*TASK REQUIREMENTS*.
Take the material below and write it all out again exactly.

*GIVEN MATERIAL*.
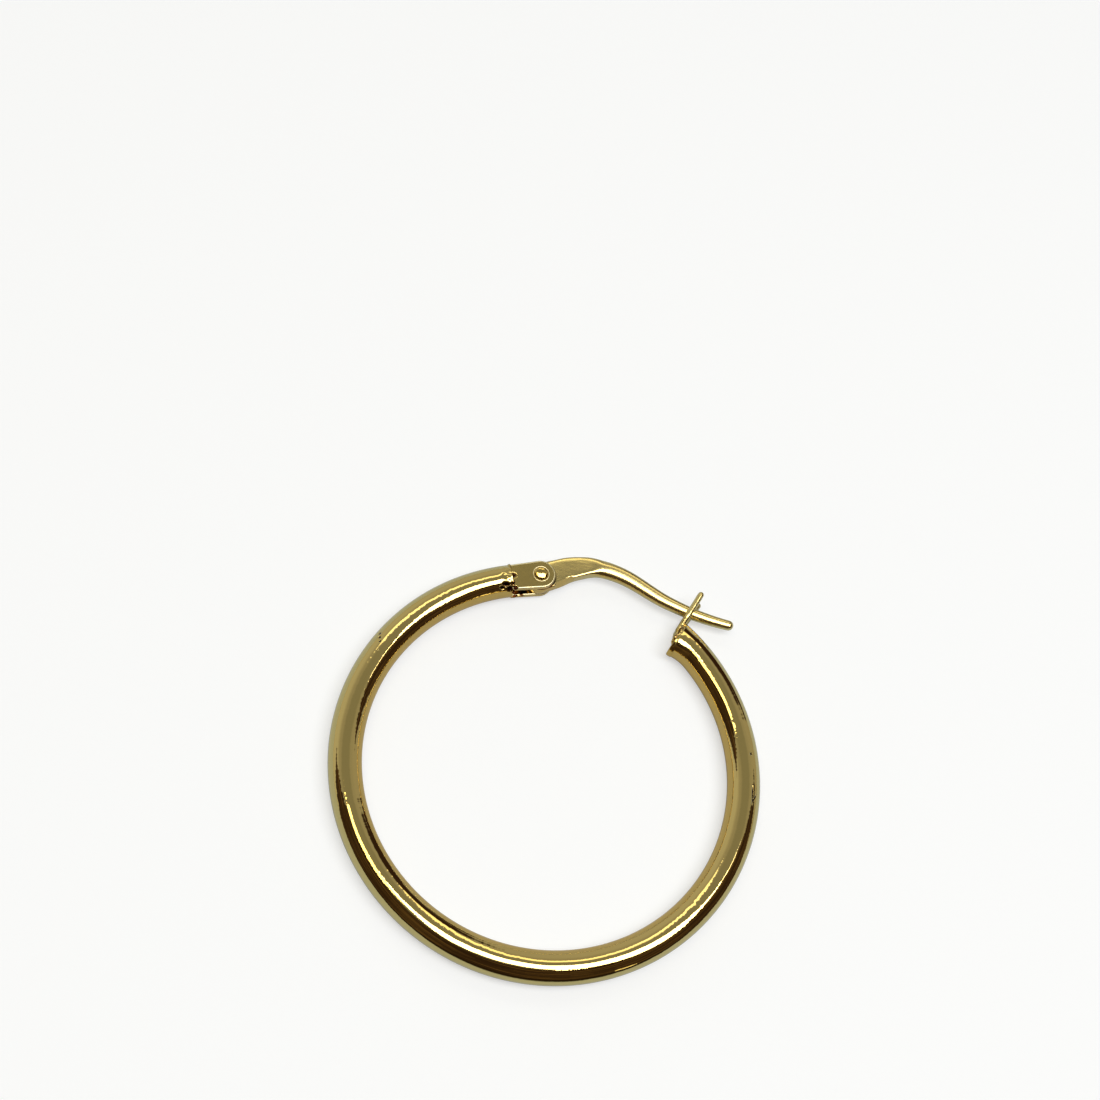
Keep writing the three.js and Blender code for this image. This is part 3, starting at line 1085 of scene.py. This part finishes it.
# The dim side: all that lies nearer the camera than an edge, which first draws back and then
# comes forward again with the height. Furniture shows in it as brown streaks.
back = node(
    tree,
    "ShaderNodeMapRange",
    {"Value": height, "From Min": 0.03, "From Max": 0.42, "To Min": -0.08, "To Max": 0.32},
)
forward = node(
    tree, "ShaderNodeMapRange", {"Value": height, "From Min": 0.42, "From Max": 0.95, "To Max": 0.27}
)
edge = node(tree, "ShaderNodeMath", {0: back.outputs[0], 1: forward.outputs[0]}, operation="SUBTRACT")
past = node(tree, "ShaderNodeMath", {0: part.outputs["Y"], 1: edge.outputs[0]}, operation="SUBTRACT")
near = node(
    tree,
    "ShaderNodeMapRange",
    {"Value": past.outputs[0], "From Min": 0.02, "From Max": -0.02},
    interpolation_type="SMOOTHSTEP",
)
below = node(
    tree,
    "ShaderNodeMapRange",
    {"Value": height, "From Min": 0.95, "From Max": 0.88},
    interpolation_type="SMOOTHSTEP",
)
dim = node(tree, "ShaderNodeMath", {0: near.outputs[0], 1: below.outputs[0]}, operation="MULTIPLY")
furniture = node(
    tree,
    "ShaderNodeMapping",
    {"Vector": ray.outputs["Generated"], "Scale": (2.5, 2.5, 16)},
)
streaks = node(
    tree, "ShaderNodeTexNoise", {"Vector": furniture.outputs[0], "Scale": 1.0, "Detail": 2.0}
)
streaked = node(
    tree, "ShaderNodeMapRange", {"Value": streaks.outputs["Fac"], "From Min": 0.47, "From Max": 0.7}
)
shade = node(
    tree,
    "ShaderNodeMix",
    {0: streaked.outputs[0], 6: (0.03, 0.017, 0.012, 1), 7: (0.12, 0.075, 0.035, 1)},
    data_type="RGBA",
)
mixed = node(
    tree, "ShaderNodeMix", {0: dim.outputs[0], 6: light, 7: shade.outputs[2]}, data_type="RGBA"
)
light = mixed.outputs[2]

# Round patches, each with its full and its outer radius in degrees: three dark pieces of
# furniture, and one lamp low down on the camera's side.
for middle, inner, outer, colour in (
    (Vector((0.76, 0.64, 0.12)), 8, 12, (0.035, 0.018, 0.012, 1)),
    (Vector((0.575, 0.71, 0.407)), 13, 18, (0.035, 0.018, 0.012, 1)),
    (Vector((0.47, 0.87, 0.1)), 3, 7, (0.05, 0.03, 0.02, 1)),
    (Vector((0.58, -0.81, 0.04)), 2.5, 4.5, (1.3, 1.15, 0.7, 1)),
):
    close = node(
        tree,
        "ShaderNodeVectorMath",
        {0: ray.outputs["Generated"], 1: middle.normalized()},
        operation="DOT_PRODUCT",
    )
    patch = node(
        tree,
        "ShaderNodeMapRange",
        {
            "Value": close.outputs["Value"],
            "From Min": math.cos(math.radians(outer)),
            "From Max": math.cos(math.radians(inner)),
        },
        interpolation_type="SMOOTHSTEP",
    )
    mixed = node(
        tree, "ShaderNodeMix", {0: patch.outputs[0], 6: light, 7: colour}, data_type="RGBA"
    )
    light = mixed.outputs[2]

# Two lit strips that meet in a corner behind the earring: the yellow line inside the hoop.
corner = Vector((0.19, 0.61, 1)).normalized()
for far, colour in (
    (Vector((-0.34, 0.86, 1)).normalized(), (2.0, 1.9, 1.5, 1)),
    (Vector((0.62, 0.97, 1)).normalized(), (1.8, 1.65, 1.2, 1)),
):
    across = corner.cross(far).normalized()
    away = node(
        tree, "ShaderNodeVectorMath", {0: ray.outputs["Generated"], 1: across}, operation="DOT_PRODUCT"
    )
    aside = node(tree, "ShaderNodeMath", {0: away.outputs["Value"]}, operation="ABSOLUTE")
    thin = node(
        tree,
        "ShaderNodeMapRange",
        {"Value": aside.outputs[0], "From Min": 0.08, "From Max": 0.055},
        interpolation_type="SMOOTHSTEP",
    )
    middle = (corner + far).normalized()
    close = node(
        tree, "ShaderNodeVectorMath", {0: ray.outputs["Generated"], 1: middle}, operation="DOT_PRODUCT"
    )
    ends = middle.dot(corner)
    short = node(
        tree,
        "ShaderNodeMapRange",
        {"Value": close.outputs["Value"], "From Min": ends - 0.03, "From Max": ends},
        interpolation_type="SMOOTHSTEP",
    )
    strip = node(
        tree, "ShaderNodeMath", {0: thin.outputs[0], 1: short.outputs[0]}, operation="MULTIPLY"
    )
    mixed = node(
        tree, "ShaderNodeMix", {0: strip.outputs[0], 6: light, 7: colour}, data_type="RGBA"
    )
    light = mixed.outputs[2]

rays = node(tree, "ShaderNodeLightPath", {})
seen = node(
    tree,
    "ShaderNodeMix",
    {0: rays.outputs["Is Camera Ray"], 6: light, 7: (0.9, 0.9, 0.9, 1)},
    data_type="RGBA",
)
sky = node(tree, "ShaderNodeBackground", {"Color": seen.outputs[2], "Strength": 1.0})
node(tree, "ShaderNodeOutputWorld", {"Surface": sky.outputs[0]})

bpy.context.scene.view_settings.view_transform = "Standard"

*RESULT*.
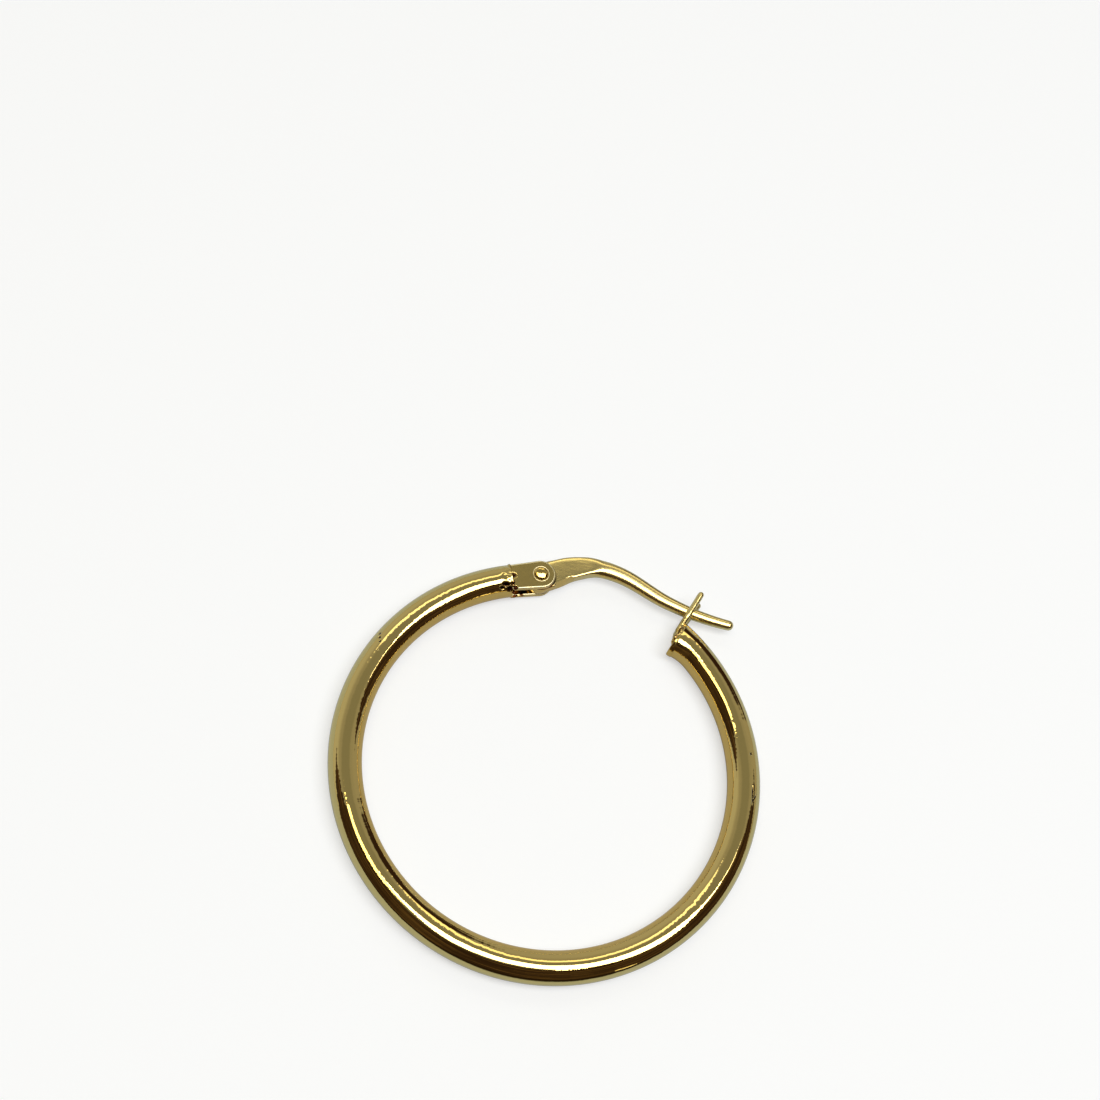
Keep writing the three.js and Blender code for this image. This is part 3, starting at line 1085 of scene.py. This part finishes it.
# The dim side: all that lies nearer the camera than an edge, which first draws back and then
# comes forward again with the height. Furniture shows in it as brown streaks.
back = node(
    tree,
    "ShaderNodeMapRange",
    {"Value": height, "From Min": 0.03, "From Max": 0.42, "To Min": -0.08, "To Max": 0.32},
)
forward = node(
    tree, "ShaderNodeMapRange", {"Value": height, "From Min": 0.42, "From Max": 0.95, "To Max": 0.27}
)
edge = node(tree, "ShaderNodeMath", {0: back.outputs[0], 1: forward.outputs[0]}, operation="SUBTRACT")
past = node(tree, "ShaderNodeMath", {0: part.outputs["Y"], 1: edge.outputs[0]}, operation="SUBTRACT")
near = node(
    tree,
    "ShaderNodeMapRange",
    {"Value": past.outputs[0], "From Min": 0.02, "From Max": -0.02},
    interpolation_type="SMOOTHSTEP",
)
below = node(
    tree,
    "ShaderNodeMapRange",
    {"Value": height, "From Min": 0.95, "From Max": 0.88},
    interpolation_type="SMOOTHSTEP",
)
dim = node(tree, "ShaderNodeMath", {0: near.outputs[0], 1: below.outputs[0]}, operation="MULTIPLY")
furniture = node(
    tree,
    "ShaderNodeMapping",
    {"Vector": ray.outputs["Generated"], "Scale": (2.5, 2.5, 16)},
)
streaks = node(
    tree, "ShaderNodeTexNoise", {"Vector": furniture.outputs[0], "Scale": 1.0, "Detail": 2.0}
)
streaked = node(
    tree, "ShaderNodeMapRange", {"Value": streaks.outputs["Fac"], "From Min": 0.47, "From Max": 0.7}
)
shade = node(
    tree,
    "ShaderNodeMix",
    {0: streaked.outputs[0], 6: (0.03, 0.017, 0.012, 1), 7: (0.12, 0.075, 0.035, 1)},
    data_type="RGBA",
)
mixed = node(
    tree, "ShaderNodeMix", {0: dim.outputs[0], 6: light, 7: shade.outputs[2]}, data_type="RGBA"
)
light = mixed.outputs[2]

# Round patches, each with its full and its outer radius in degrees: three dark pieces of
# furniture, and one lamp low down on the camera's side.
for middle, inner, outer, colour in (
    (Vector((0.76, 0.64, 0.12)), 8, 12, (0.035, 0.018, 0.012, 1)),
    (Vector((0.575, 0.71, 0.407)), 13, 18, (0.035, 0.018, 0.012, 1)),
    (Vector((0.47, 0.87, 0.1)), 3, 7, (0.05, 0.03, 0.02, 1)),
    (Vector((0.58, -0.81, 0.04)), 2.5, 4.5, (1.3, 1.15, 0.7, 1)),
):
    close = node(
        tree,
        "ShaderNodeVectorMath",
        {0: ray.outputs["Generated"], 1: middle.normalized()},
        operation="DOT_PRODUCT",
    )
    patch = node(
        tree,
        "ShaderNodeMapRange",
        {
            "Value": close.outputs["Value"],
            "From Min": math.cos(math.radians(outer)),
            "From Max": math.cos(math.radians(inner)),
        },
        interpolation_type="SMOOTHSTEP",
    )
    mixed = node(
        tree, "ShaderNodeMix", {0: patch.outputs[0], 6: light, 7: colour}, data_type="RGBA"
    )
    light = mixed.outputs[2]

# Two lit strips that meet in a corner behind the earring: the yellow line inside the hoop.
corner = Vector((0.19, 0.61, 1)).normalized()
for far, colour in (
    (Vector((-0.34, 0.86, 1)).normalized(), (2.0, 1.9, 1.5, 1)),
    (Vector((0.62, 0.97, 1)).normalized(), (1.8, 1.65, 1.2, 1)),
):
    across = corner.cross(far).normalized()
    away = node(
        tree, "ShaderNodeVectorMath", {0: ray.outputs["Generated"], 1: across}, operation="DOT_PRODUCT"
    )
    aside = node(tree, "ShaderNodeMath", {0: away.outputs["Value"]}, operation="ABSOLUTE")
    thin = node(
        tree,
        "ShaderNodeMapRange",
        {"Value": aside.outputs[0], "From Min": 0.08, "From Max": 0.055},
        interpolation_type="SMOOTHSTEP",
    )
    middle = (corner + far).normalized()
    close = node(
        tree, "ShaderNodeVectorMath", {0: ray.outputs["Generated"], 1: middle}, operation="DOT_PRODUCT"
    )
    ends = middle.dot(corner)
    short = node(
        tree,
        "ShaderNodeMapRange",
        {"Value": close.outputs["Value"], "From Min": ends - 0.03, "From Max": ends},
        interpolation_type="SMOOTHSTEP",
    )
    strip = node(
        tree, "ShaderNodeMath", {0: thin.outputs[0], 1: short.outputs[0]}, operation="MULTIPLY"
    )
    mixed = node(
        tree, "ShaderNodeMix", {0: strip.outputs[0], 6: light, 7: colour}, data_type="RGBA"
    )
    light = mixed.outputs[2]

rays = node(tree, "ShaderNodeLightPath", {})
seen = node(
    tree,
    "ShaderNodeMix",
    {0: rays.outputs["Is Camera Ray"], 6: light, 7: (0.9, 0.9, 0.9, 1)},
    data_type="RGBA",
)
sky = node(tree, "ShaderNodeBackground", {"Color": seen.outputs[2], "Strength": 1.0})
node(tree, "ShaderNodeOutputWorld", {"Surface": sky.outputs[0]})

bpy.context.scene.view_settings.view_transform = "Standard"